Since I was young, I’ve always been drawn to discover deeper meaning, whether it was in music, art, movies, literature, people or the words spoken to me and around me. I’m sure you’ve experienced this, too: like a thirst quenched by finding connections, learning something new about humanity, or a profound recognition of the mysterious divine. The recent Disney films such as Moana and Frozen II were satisfyingly layered into deep and hopeful themes (and spared us from the tired villain vs hero narrative), but Disney really took the hero’s journey archetype to new levels with Encanto. The whole story of Encanto is meant to invite us to recognize all of the ways our personality, compulsions and fears actually block our authentic essence and urges us to embrace transformation in our individual and collective lives.

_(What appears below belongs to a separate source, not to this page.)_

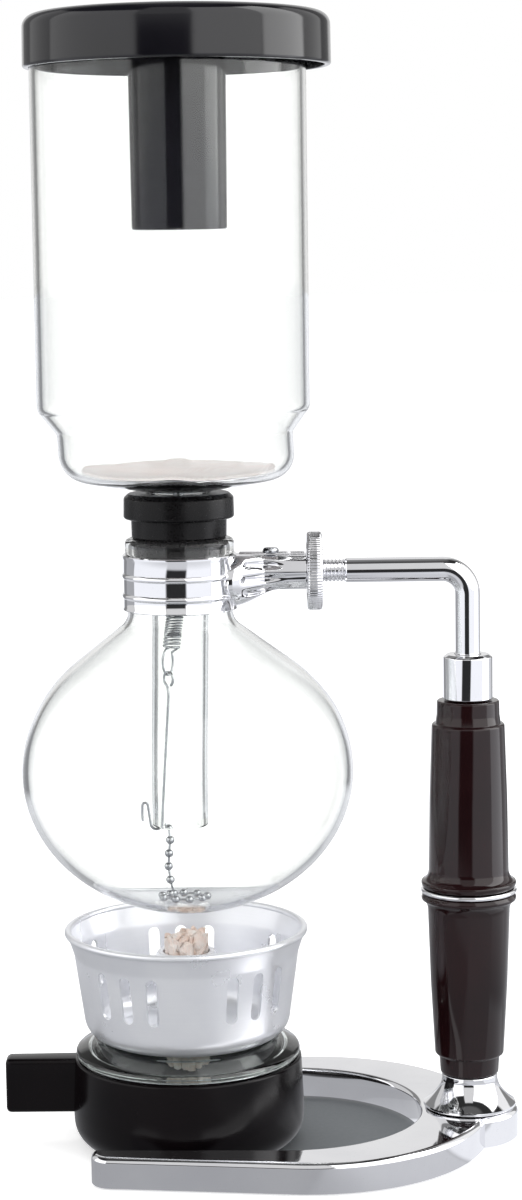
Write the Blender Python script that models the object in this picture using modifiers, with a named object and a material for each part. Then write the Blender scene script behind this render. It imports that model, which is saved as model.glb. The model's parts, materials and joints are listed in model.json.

Encanto is one of the most highly symbolic movies with an easter egg in practically every word, lyric, and image of the film. I was so inspired by the symbolism that I have written all about the 9 magical characters of the familia Madrigal, and how they each have a unique path from their personality, through their shadow and integrate their authenticity. A major message in the story is that recovery of our essence is possible, and we need to be willing to examine ourselves and trust in a new way in the face of guaranteed discomfort and the unknown.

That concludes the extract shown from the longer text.